Data for processing:
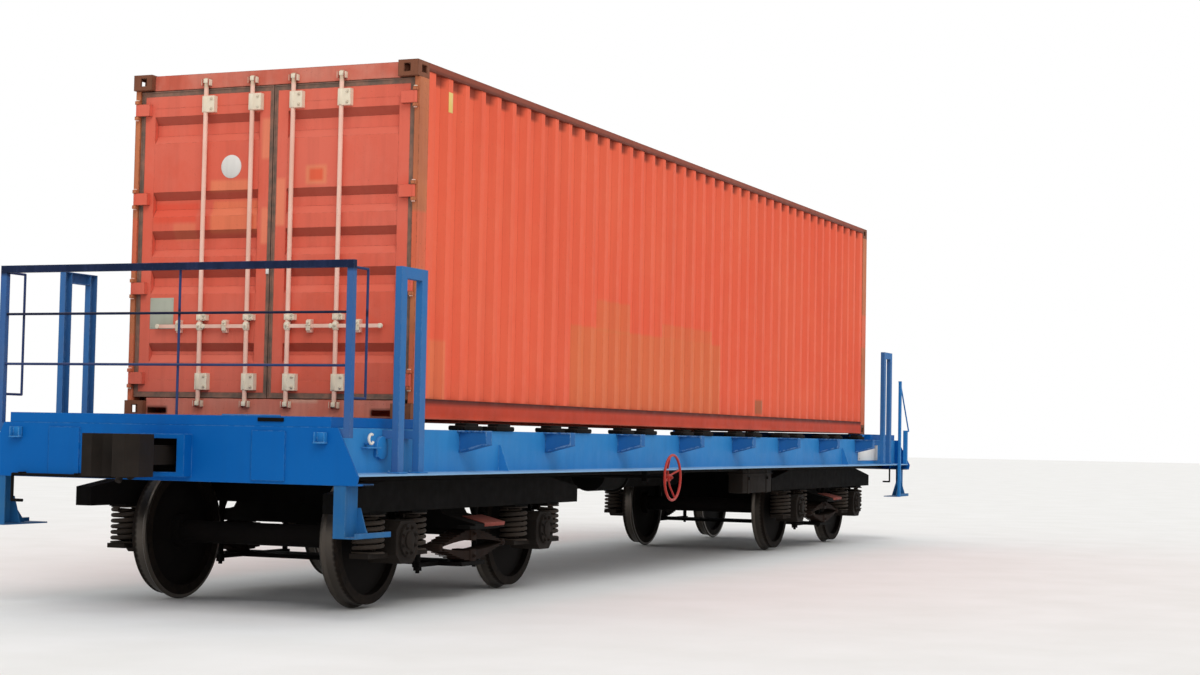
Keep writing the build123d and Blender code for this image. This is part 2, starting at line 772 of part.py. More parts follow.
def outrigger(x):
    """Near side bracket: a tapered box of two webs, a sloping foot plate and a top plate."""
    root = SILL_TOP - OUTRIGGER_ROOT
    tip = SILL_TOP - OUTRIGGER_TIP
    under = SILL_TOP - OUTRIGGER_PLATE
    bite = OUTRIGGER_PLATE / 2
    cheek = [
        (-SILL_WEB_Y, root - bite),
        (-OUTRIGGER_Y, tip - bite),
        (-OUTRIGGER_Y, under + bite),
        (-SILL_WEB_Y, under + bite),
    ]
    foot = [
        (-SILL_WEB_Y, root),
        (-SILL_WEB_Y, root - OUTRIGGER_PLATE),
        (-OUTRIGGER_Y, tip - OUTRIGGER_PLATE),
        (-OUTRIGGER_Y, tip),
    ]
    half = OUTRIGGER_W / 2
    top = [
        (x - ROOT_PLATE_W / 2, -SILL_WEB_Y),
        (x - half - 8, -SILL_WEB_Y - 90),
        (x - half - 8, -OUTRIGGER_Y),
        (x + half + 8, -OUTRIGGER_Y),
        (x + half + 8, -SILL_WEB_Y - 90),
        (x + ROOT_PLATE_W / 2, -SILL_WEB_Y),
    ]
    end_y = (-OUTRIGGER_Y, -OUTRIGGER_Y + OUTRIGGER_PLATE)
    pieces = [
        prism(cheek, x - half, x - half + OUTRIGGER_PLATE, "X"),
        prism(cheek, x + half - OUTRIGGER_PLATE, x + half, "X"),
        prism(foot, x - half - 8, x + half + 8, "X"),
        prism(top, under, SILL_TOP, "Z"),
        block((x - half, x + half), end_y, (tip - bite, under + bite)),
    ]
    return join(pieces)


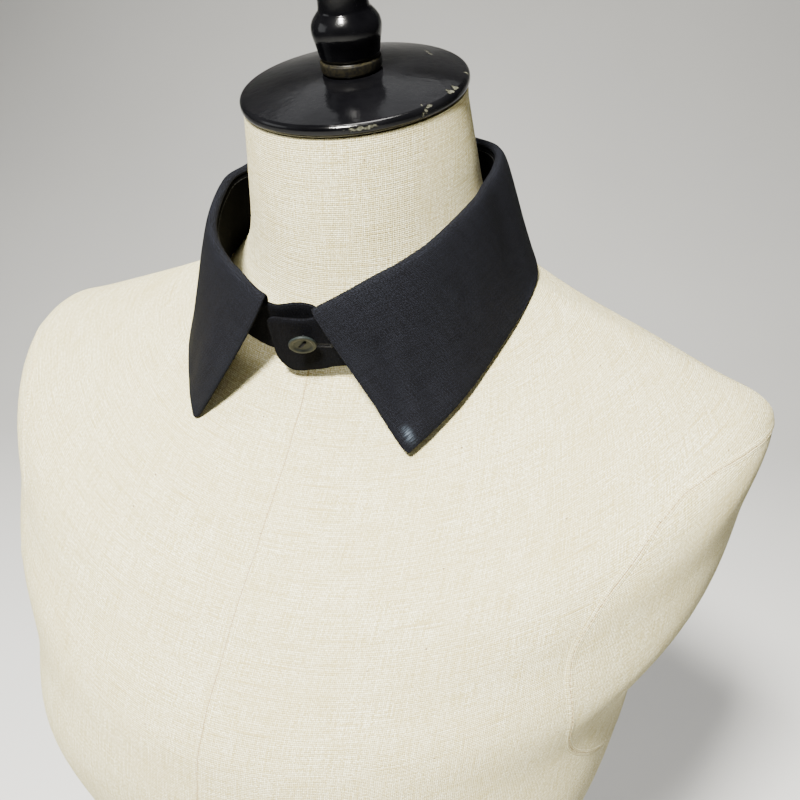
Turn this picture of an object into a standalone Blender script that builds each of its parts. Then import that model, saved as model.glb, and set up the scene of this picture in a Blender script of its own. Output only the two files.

What to work on: Restate every record exactly, leaving nothing out.

Output for this exercise:
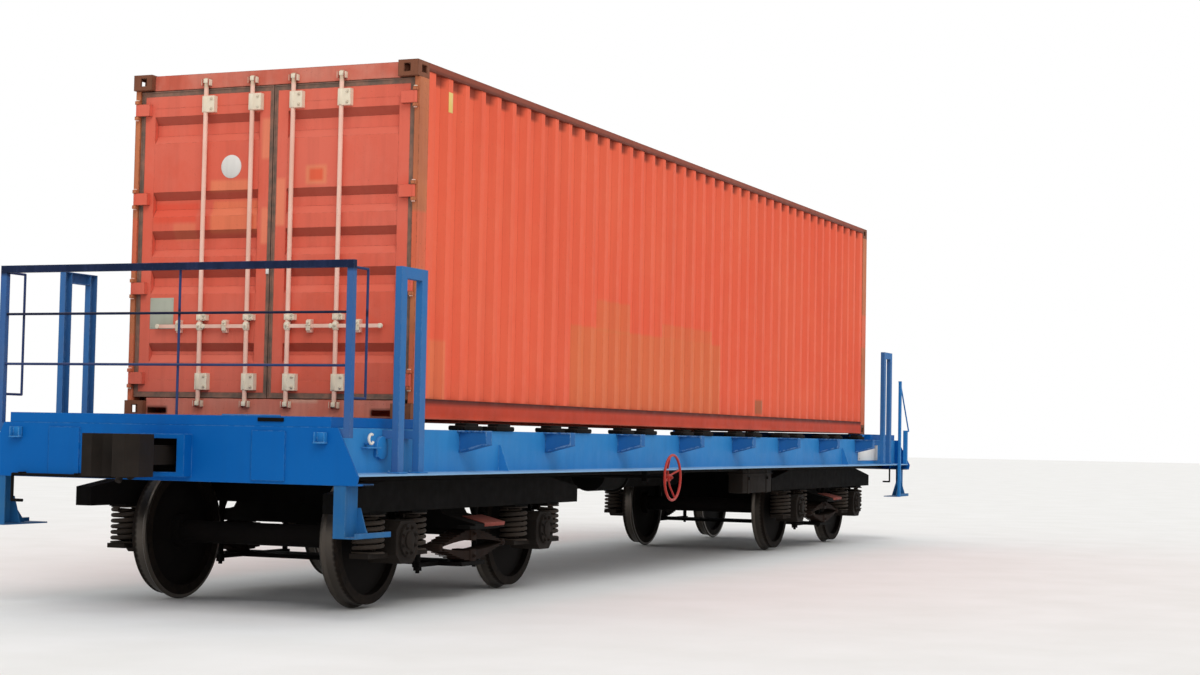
Keep writing the build123d and Blender code for this image. This is part 2, starting at line 772 of part.py. More parts follow.
def outrigger(x):
    """Near side bracket: a tapered box of two webs, a sloping foot plate and a top plate."""
    root = SILL_TOP - OUTRIGGER_ROOT
    tip = SILL_TOP - OUTRIGGER_TIP
    under = SILL_TOP - OUTRIGGER_PLATE
    bite = OUTRIGGER_PLATE / 2
    cheek = [
        (-SILL_WEB_Y, root - bite),
        (-OUTRIGGER_Y, tip - bite),
        (-OUTRIGGER_Y, under + bite),
        (-SILL_WEB_Y, under + bite),
    ]
    foot = [
        (-SILL_WEB_Y, root),
        (-SILL_WEB_Y, root - OUTRIGGER_PLATE),
        (-OUTRIGGER_Y, tip - OUTRIGGER_PLATE),
        (-OUTRIGGER_Y, tip),
    ]
    half = OUTRIGGER_W / 2
    top = [
        (x - ROOT_PLATE_W / 2, -SILL_WEB_Y),
        (x - half - 8, -SILL_WEB_Y - 90),
        (x - half - 8, -OUTRIGGER_Y),
        (x + half + 8, -OUTRIGGER_Y),
        (x + half + 8, -SILL_WEB_Y - 90),
        (x + ROOT_PLATE_W / 2, -SILL_WEB_Y),
    ]
    end_y = (-OUTRIGGER_Y, -OUTRIGGER_Y + OUTRIGGER_PLATE)
    pieces = [
        prism(cheek, x - half, x - half + OUTRIGGER_PLATE, "X"),
        prism(cheek, x + half - OUTRIGGER_PLATE, x + half, "X"),
        prism(foot, x - half - 8, x + half + 8, "X"),
        prism(top, under, SILL_TOP, "Z"),
        block((x - half, x + half), end_y, (tip - bite, under + bite)),
    ]
    return join(pieces)


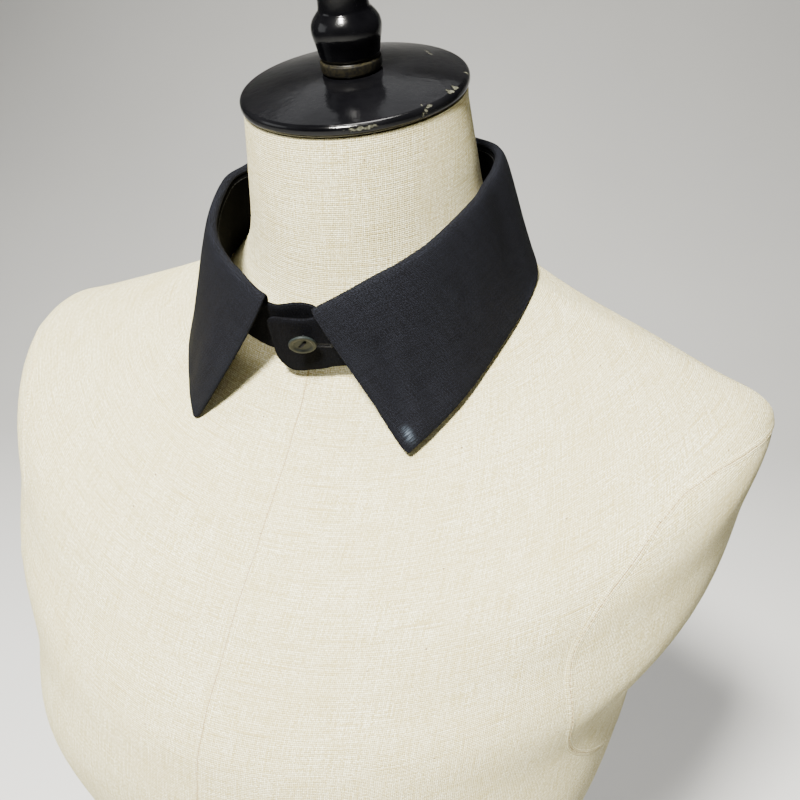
Turn this picture of an object into a standalone Blender script that builds each of its parts. Then import that model, saved as model.glb, and set up the scene of this picture in a Blender script of its own. Output only the two files.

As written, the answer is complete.